Stored rows:
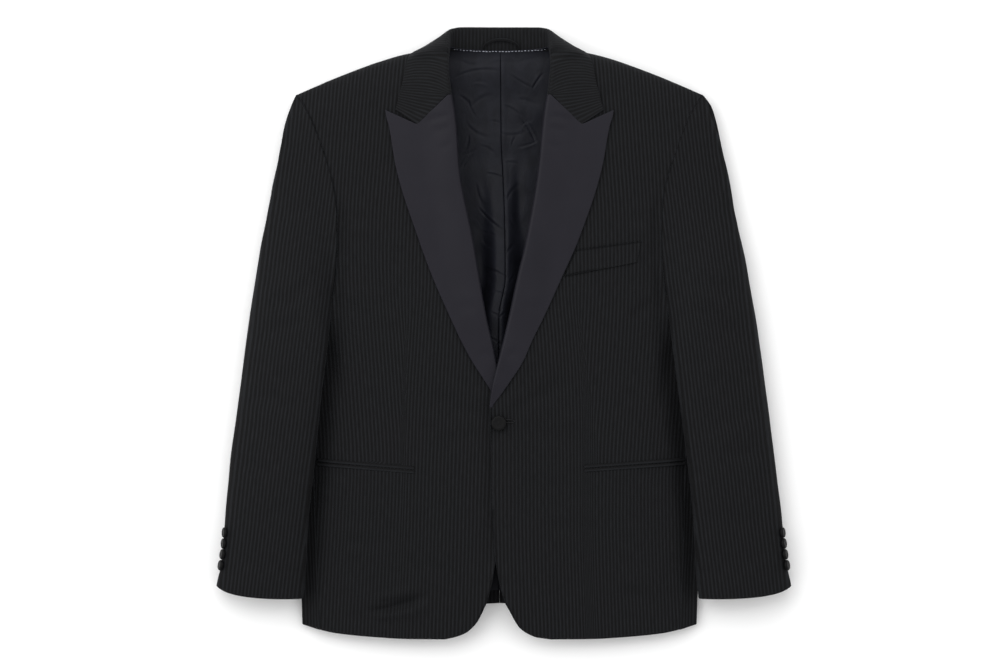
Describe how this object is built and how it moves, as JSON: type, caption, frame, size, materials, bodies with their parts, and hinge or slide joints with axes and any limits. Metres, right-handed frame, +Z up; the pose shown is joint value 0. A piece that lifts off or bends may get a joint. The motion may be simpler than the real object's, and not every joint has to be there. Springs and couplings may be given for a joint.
{
  "type": "dinner jacket",
  "caption": "Single-breasted dinner jacket laid flat, fastened, with silk peak lapels, jetted hip pockets, breast welt and buttoned cuffs.",
  "frame": {"origin": "middle of the underside, on the surface the jacket lies on", "axes": "+X towards the wearer's left, +Y from hem to collar, +Z up off the surface"},
  "size_m": [0.7446, 0.7934, 0.0617],
  "materials": {
    "wool": "black worsted wool with a fine tonal cord stripe",
    "silk_satin": "midnight silk satin facing, soft sheen",
    "lining": "dark viscose lining, soft sheen",
    "covered_button": "button covered in black satin"
  },
  "bodies": {
    "root": {"front_left": "wool", "front_right": "wool", "side_body_left": "wool", "side_body_right": "wool", "back_left": "wool", "back_right": "wool", "top_sleeve_left": "wool", "top_sleeve_right": "wool", "under_sleeve_left": "wool", "under_sleeve_right": "wool", "collar_leaf": "wool", "collar_stand": "wool", "hanger_loop": "wool", "breast_welt": "wool", "hip_jet_upper_left": "wool", "hip_jet_upper_right": "wool", "hip_jet_lower_left": "wool", "hip_jet_lower_right": "wool", "lapel_left": "silk_satin", "lapel_right": "silk_satin", "back_lining_left": "lining", "back_lining_right": "lining", "front_button": "covered_button", "cuff_button_left_1": "covered_button", "cuff_button_left_2": "covered_button", "cuff_button_left_3": "covered_button", "cuff_button_left_4": "covered_button", "cuff_button_right_1": "covered_button", "cuff_button_right_2": "covered_button", "cuff_button_right_3": "covered_button", "cuff_button_right_4": "covered_button"}
  },
  "joints": []
}
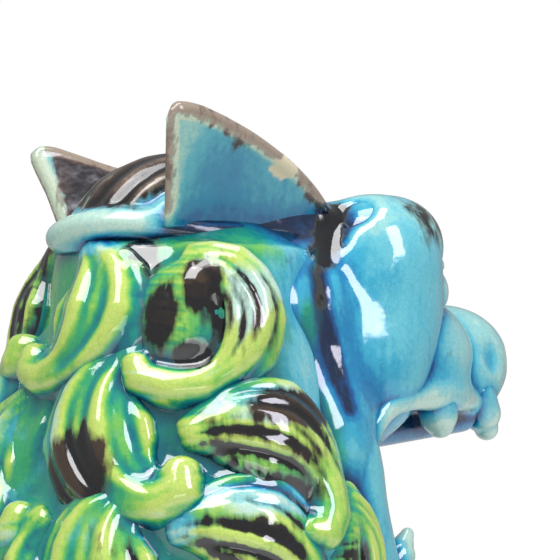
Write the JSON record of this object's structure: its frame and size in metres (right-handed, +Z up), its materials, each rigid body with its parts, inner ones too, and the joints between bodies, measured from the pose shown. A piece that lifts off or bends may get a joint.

What you will do:
Give back all the records exactly as they stand.

Answer to this task:
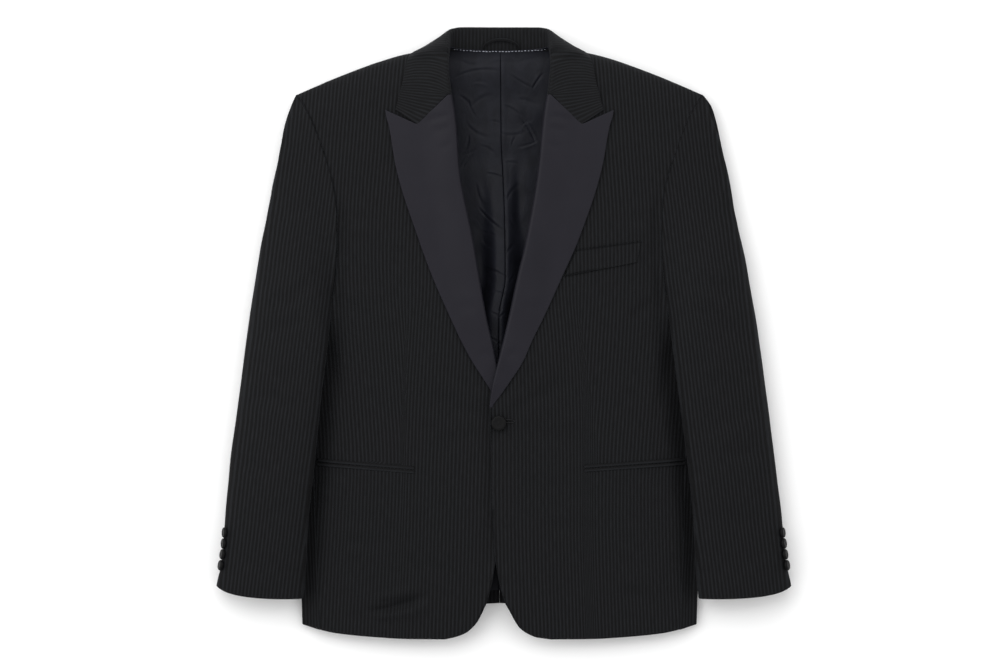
Describe how this object is built and how it moves, as JSON: type, caption, frame, size, materials, bodies with their parts, and hinge or slide joints with axes and any limits. Metres, right-handed frame, +Z up; the pose shown is joint value 0. A piece that lifts off or bends may get a joint. The motion may be simpler than the real object's, and not every joint has to be there. Springs and couplings may be given for a joint.
{
  "type": "dinner jacket",
  "caption": "Single-breasted dinner jacket laid flat, fastened, with silk peak lapels, jetted hip pockets, breast welt and buttoned cuffs.",
  "frame": {"origin": "middle of the underside, on the surface the jacket lies on", "axes": "+X towards the wearer's left, +Y from hem to collar, +Z up off the surface"},
  "size_m": [0.7446, 0.7934, 0.0617],
  "materials": {
    "wool": "black worsted wool with a fine tonal cord stripe",
    "silk_satin": "midnight silk satin facing, soft sheen",
    "lining": "dark viscose lining, soft sheen",
    "covered_button": "button covered in black satin"
  },
  "bodies": {
    "root": {"front_left": "wool", "front_right": "wool", "side_body_left": "wool", "side_body_right": "wool", "back_left": "wool", "back_right": "wool", "top_sleeve_left": "wool", "top_sleeve_right": "wool", "under_sleeve_left": "wool", "under_sleeve_right": "wool", "collar_leaf": "wool", "collar_stand": "wool", "hanger_loop": "wool", "breast_welt": "wool", "hip_jet_upper_left": "wool", "hip_jet_upper_right": "wool", "hip_jet_lower_left": "wool", "hip_jet_lower_right": "wool", "lapel_left": "silk_satin", "lapel_right": "silk_satin", "back_lining_left": "lining", "back_lining_right": "lining", "front_button": "covered_button", "cuff_button_left_1": "covered_button", "cuff_button_left_2": "covered_button", "cuff_button_left_3": "covered_button", "cuff_button_left_4": "covered_button", "cuff_button_right_1": "covered_button", "cuff_button_right_2": "covered_button", "cuff_button_right_3": "covered_button", "cuff_button_right_4": "covered_button"}
  },
  "joints": []
}
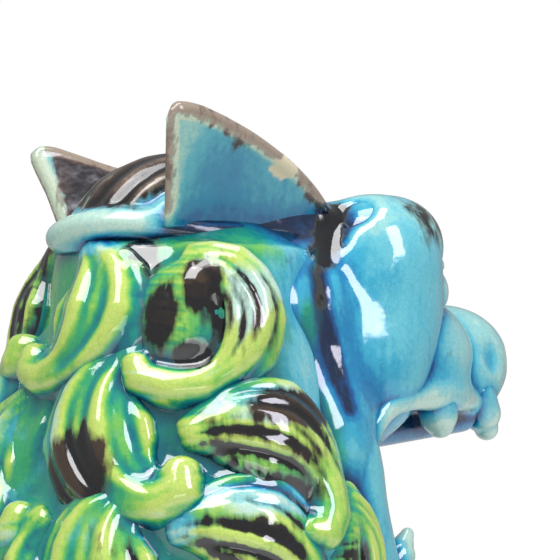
Write the JSON record of this object's structure: its frame and size in metres (right-handed, +Z up), its materials, each rigid body with its parts, inner ones too, and the joints between bodies, measured from the pose shown. A piece that lifts off or bends may get a joint.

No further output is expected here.